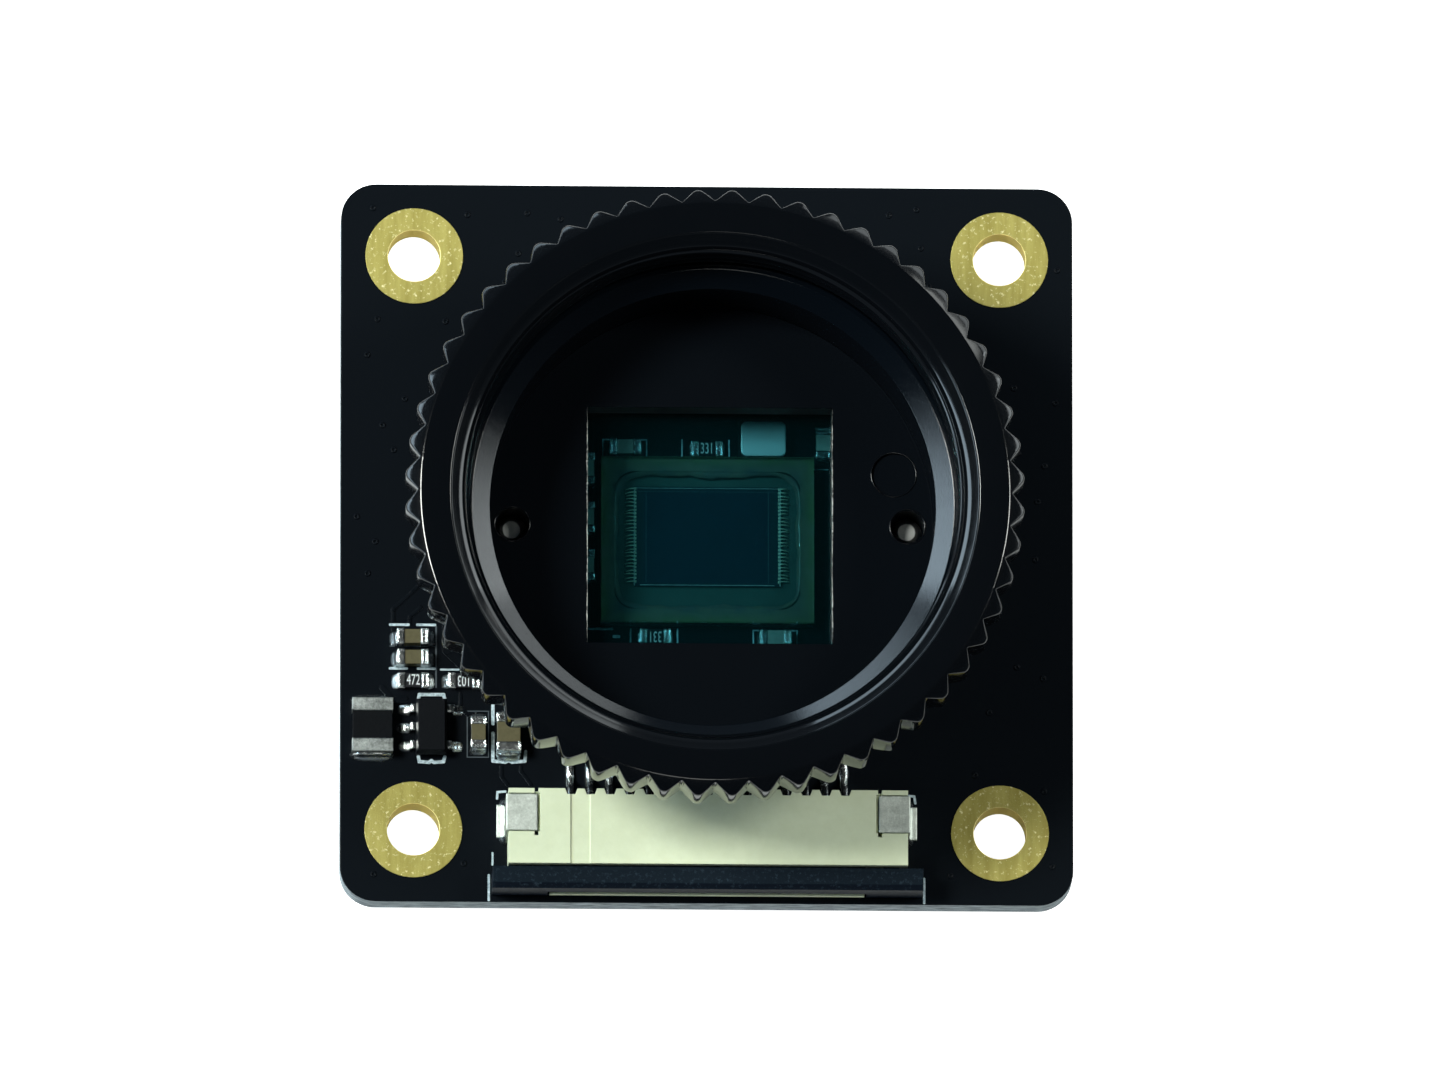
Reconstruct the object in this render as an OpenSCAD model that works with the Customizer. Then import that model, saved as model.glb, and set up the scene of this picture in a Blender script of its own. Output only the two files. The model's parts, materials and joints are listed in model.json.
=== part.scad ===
// Board camera with a knurled lens mount: a square circuit board carries an image sensor
// under a moulded mount base, a back-focus ring for screw-in lenses, a ribbon-cable
// connector with a pull-out slider, and a small power supply in one corner.
// Millimetres. Origin: centre of the board's underside, +Z along the optical axis,
// the ribbon connector on the -Y side.

/* [Circuit board] */
// Side of the square board
board_side = 37.5; // [37.5:0.5:50]
// Thickness of the board
board_t = 1.6; // [1:0.1:2.4]
// Radius of the board's corners
board_corner_r = 1.8; // [0.5:0.1:3]
// Distance of each mounting hole from the two board edges beside it
hole_inset = 3.75; // [3:0.05:4.5]
// Diameter of the plated mounting holes
hole_d = 2.7; // [2:0.1:3.4]
// Diameter of the gold pads round the mounting holes
pad_d = 5; // [4.4:0.1:5.6]
// Thickness of the plating
plating_t = 0.05; // [0.03:0.01:0.1]

/* [Mount base] */
// Side of the square window over the sensor, along X
window_w = 12.5; // [10:0.1:12.8]
// Side of the window along Y
window_d = 12.3; // [10:0.1:12.8]
// Height of the matt floor above the board
floor_h = 4.7; // [3.9:0.1:6]
// Thickness of the floor over the filter
floor_t = 1.5; // [1:0.1:1.8]
// Wall left outside the corners of the sensor chamber
skirt_wall = 1.45; // [1:0.05:1.8]
// Depth of the base's rim below the lens seat
rim_depth = 3.4; // [2.6:0.1:4.2]
// Wall of the base's threaded tube
tube_wall = 1.275; // [1:0.025:1.6]
// Distance of each fixing screw from the optical axis
screw_x = 10.1; // [9.8:0.1:10.4]

/* [Focus ring] */
// Major diameter of the lens thread
thread_d = 25.4; // [23:0.1:32]
// Height of the lens seat above the board
seat_h = 13.2; // [11.5:0.1:17]
// Height of the whole focus ring
ring_h = 7; // [5.5:0.1:7.4]
// Height of the knurled band
knurl_h = 2.7; // [2:0.1:3.6]
// Number of knurls
knurls = 56; // [40:1:72]
// Depth of the knurling
knurl_depth = 0.66; // [0.4:0.01:0.9]
// Distance from the thread's major radius out to the knurl crests
ring_wall = 3.1; // [2.6:0.1:4]

/* [Image sensor] */
// Length of the sensor package along X
sensor_w = 10.9; // [9:0.1:11.5]
// Length of the sensor package along Y
sensor_d = 8.6; // [7:0.1:8.8]
// Length of the silicon die along X
die_w = 7.5; // [5:0.1:7.8]
// Length of the silicon die along Y
die_d = 5.2; // [3.6:0.1:5.6]
// Thickness of the infrared filter
filter_t = 0.7; // [0.3:0.1:0.9]

/* [Ribbon connector] */
// Number of contacts
contacts = 15; // [8:1:20]
// Spacing of the contacts
contact_pitch = 1; // [0.8:0.1:1.2]
// Height of the ivory housing
housing_h = 2.5; // [2.3:0.1:3.2]
// Length of the housing from back to front
housing_d = 3.9; // [3.6:0.1:4.6]
// Length of the slider's bar from back to front
slider_d = 1.15; // [0.8:0.05:1.5]
// Distance from the slider's front to the board's edge
slider_inset = 0.35; // [0:0.05:1]

/* [Screws] */
// Diameter of the screw shank
shank_d = 1.6; // [1.4:0.1:1.7]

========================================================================

■ **EXERCISE DESCRIPTION**
Repeat the material above exactly.

■ **THE COMPLETED TASK**
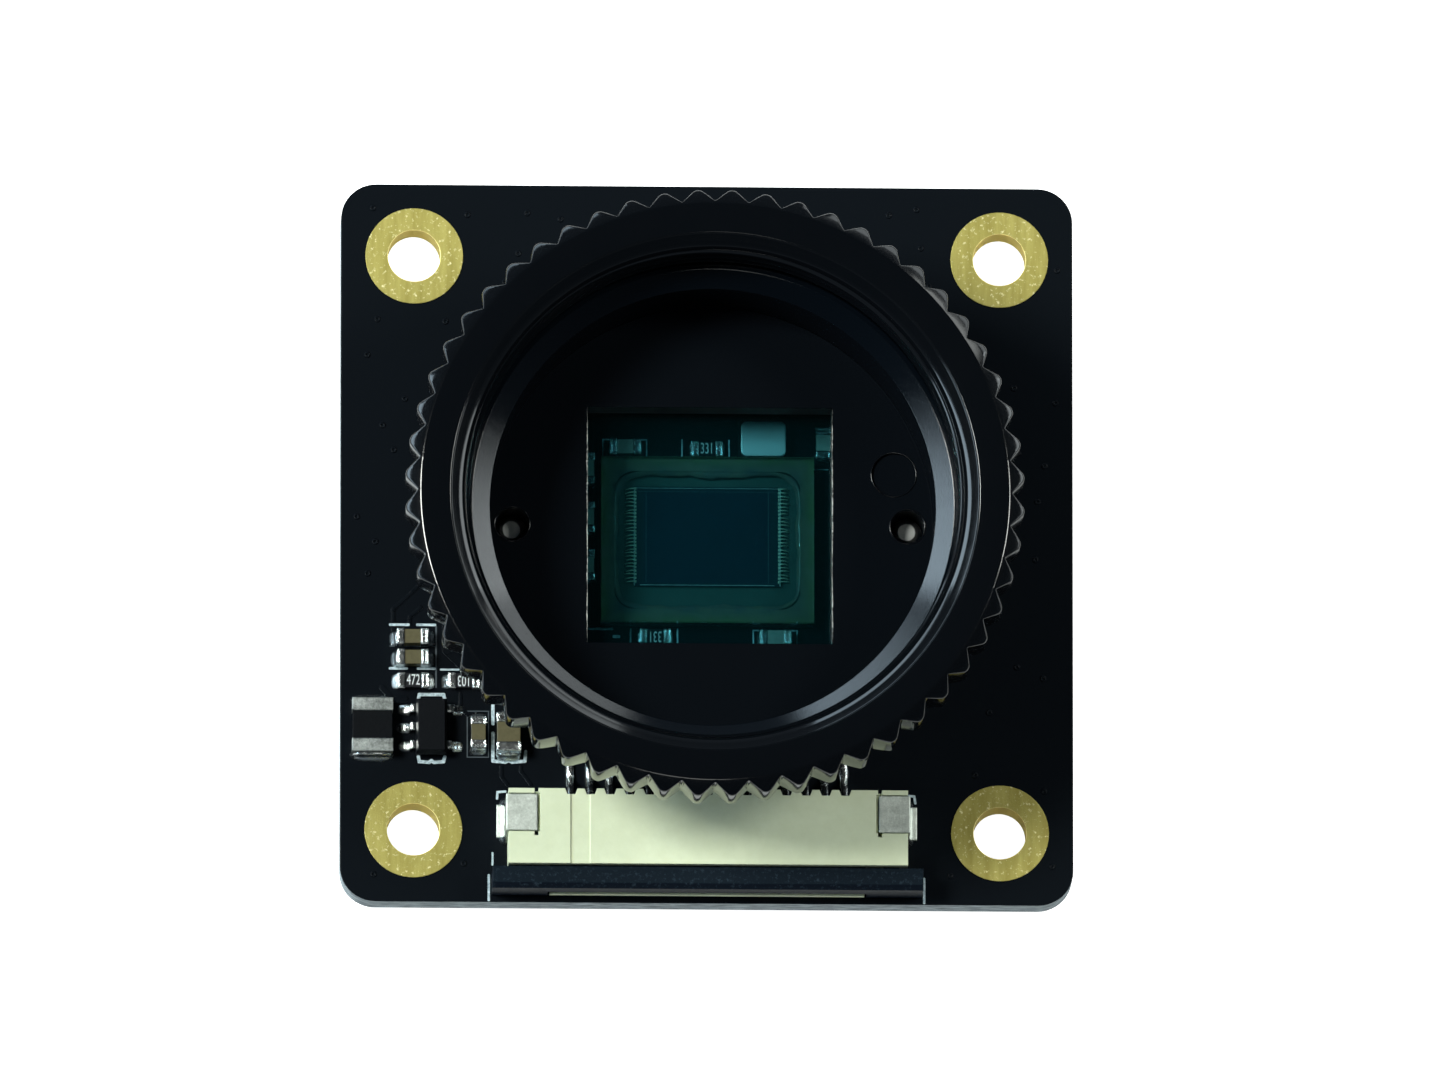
Reconstruct the object in this render as an OpenSCAD model that works with the Customizer. Then import that model, saved as model.glb, and set up the scene of this picture in a Blender script of its own. Output only the two files. The model's parts, materials and joints are listed in model.json.
=== part.scad ===
// Board camera with a knurled lens mount: a square circuit board carries an image sensor
// under a moulded mount base, a back-focus ring for screw-in lenses, a ribbon-cable
// connector with a pull-out slider, and a small power supply in one corner.
// Millimetres. Origin: centre of the board's underside, +Z along the optical axis,
// the ribbon connector on the -Y side.

/* [Circuit board] */
// Side of the square board
board_side = 37.5; // [37.5:0.5:50]
// Thickness of the board
board_t = 1.6; // [1:0.1:2.4]
// Radius of the board's corners
board_corner_r = 1.8; // [0.5:0.1:3]
// Distance of each mounting hole from the two board edges beside it
hole_inset = 3.75; // [3:0.05:4.5]
// Diameter of the plated mounting holes
hole_d = 2.7; // [2:0.1:3.4]
// Diameter of the gold pads round the mounting holes
pad_d = 5; // [4.4:0.1:5.6]
// Thickness of the plating
plating_t = 0.05; // [0.03:0.01:0.1]

/* [Mount base] */
// Side of the square window over the sensor, along X
window_w = 12.5; // [10:0.1:12.8]
// Side of the window along Y
window_d = 12.3; // [10:0.1:12.8]
// Height of the matt floor above the board
floor_h = 4.7; // [3.9:0.1:6]
// Thickness of the floor over the filter
floor_t = 1.5; // [1:0.1:1.8]
// Wall left outside the corners of the sensor chamber
skirt_wall = 1.45; // [1:0.05:1.8]
// Depth of the base's rim below the lens seat
rim_depth = 3.4; // [2.6:0.1:4.2]
// Wall of the base's threaded tube
tube_wall = 1.275; // [1:0.025:1.6]
// Distance of each fixing screw from the optical axis
screw_x = 10.1; // [9.8:0.1:10.4]

/* [Focus ring] */
// Major diameter of the lens thread
thread_d = 25.4; // [23:0.1:32]
// Height of the lens seat above the board
seat_h = 13.2; // [11.5:0.1:17]
// Height of the whole focus ring
ring_h = 7; // [5.5:0.1:7.4]
// Height of the knurled band
knurl_h = 2.7; // [2:0.1:3.6]
// Number of knurls
knurls = 56; // [40:1:72]
// Depth of the knurling
knurl_depth = 0.66; // [0.4:0.01:0.9]
// Distance from the thread's major radius out to the knurl crests
ring_wall = 3.1; // [2.6:0.1:4]

/* [Image sensor] */
// Length of the sensor package along X
sensor_w = 10.9; // [9:0.1:11.5]
// Length of the sensor package along Y
sensor_d = 8.6; // [7:0.1:8.8]
// Length of the silicon die along X
die_w = 7.5; // [5:0.1:7.8]
// Length of the silicon die along Y
die_d = 5.2; // [3.6:0.1:5.6]
// Thickness of the infrared filter
filter_t = 0.7; // [0.3:0.1:0.9]

/* [Ribbon connector] */
// Number of contacts
contacts = 15; // [8:1:20]
// Spacing of the contacts
contact_pitch = 1; // [0.8:0.1:1.2]
// Height of the ivory housing
housing_h = 2.5; // [2.3:0.1:3.2]
// Length of the housing from back to front
housing_d = 3.9; // [3.6:0.1:4.6]
// Length of the slider's bar from back to front
slider_d = 1.15; // [0.8:0.05:1.5]
// Distance from the slider's front to the board's edge
slider_inset = 0.35; // [0:0.05:1]

/* [Screws] */
// Diameter of the screw shank
shank_d = 1.6; // [1.4:0.1:1.7]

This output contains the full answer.